The film follows the sexual exploits of Greg Kinnear as Bob Crane, the real-life star of Hogan's Heroes, who during and after the show became a full-blown sex addict, ruining two marriages and possibly sabotaging his career in the process. Willem Dafoe is John Carpenter (no, I know what you're thinking, and he's not), Crane's partner in crime who lacks Crane's charisma with women but is fed some scraps by Crane in return for his extensive knowledge of and access to video equipment. Crane's fetish is using the home video cameras to record his sexual trysts, which he reviews over and over again, looking for something that we can't see, and that he probably can't see either.

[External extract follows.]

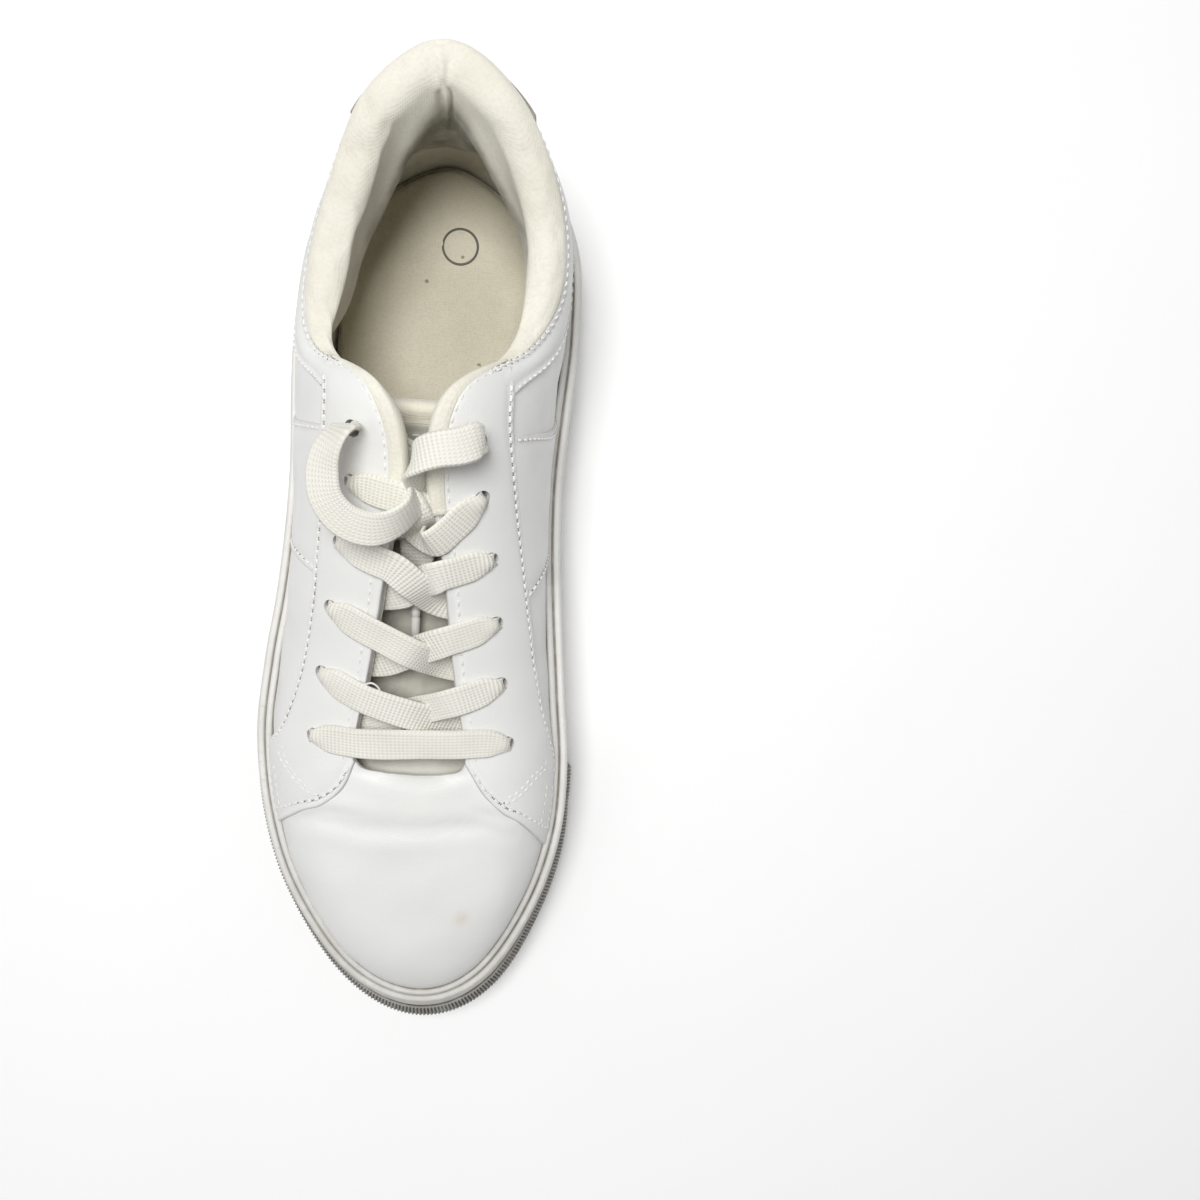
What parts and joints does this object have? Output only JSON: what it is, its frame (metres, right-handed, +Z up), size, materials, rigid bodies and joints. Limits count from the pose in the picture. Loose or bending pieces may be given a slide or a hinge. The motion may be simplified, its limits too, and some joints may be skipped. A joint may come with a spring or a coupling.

Kinnear and Dafoe's performances alone are worth the price of admission. This is the best, boldest, and most nuanced work that Kinnear has ever done. His performance is all subtlety and detail; he introduces Crane as a regular, aw shucks family man, but as the movie progresses we gradually see the facade fall as his quiet desperation and insatiable sexual appetite begin to consume him. Not content to go over the top and yell at the top of his lungs to be effective, Kinnear instead puts on a fake smile and charms with a velvety voice while openly degrading and hitting on women. The effect is one of the most genuinely creepy performances ever committed to film. Dafoe is the perfect companion to Kinnear's subtle predator; Carpenter is a pathetic loser, easily angered and easily hurt. He gets angry, yells, and does all of the things that you've seen Dafoe do in his other portrayals of guys you wouldn't want to meet in a dark alley, or a lighted one, for that matter. It's effective elsewhere, and it's effective here. Together, these men form a pair so utterly joyless and shallow that just seeing them on-screen together made my stomach churn. Their dialogue is only incidental, usually reminiscing on previous sexual escapades or planning new ones, but it's the little tics, gestures, Kinnear's untouchable confidence foiled by Dafoe's insecurity, Kinnear's hidden hunger foiled by Dafoe's overt desperation, that give these scenes their resounding power.

Not to shortchange Schrader's direction, though, which as usual is right on target for the material. He begins in a brightly colored, idealized suburban landscape, filled with all of the usual imagery you'd expect in this sort of light-hearted period and location. Then, slowly, he slides into darker territory, carrying us into the decadent seventies, breaking shots into shorter lengths, shaking the camera, depicting with his cinematography and editing the fall of his protagonist. Admittedly, the techniques Schrader employs here to depict Crane's breakdown have been used many times before, but I still found them extremely effective here.

For the last thirty minutes of the film, I felt genuinely ill; not because I thought the projector was out of focus, as many have complained, but because Schrader and Kinnear were taking me to a dark place and immersing me in it. As I said before, this type of film is not for everybody, but for those interested in the dark side of man, this film is not to be missed. I think that at the very least, the merit of these depressing morality tales is that they provide an exact blueprint of the way not to live our lives. I suppose that showing Crane checking himself into therapy and dealing with his problems and utimately healing himself would be valuable as well, but it wouldn't make for a good film, or a true one. Some people argue against the very existence of this type of movie. My response to them is that in real life for every strong-willed person who solves their problems and triumphs over adversity, there is another loser who ultimately fails to deal with life and implodes upon their own insecurity and weakness. Until this changes, someone needs to continue making these films.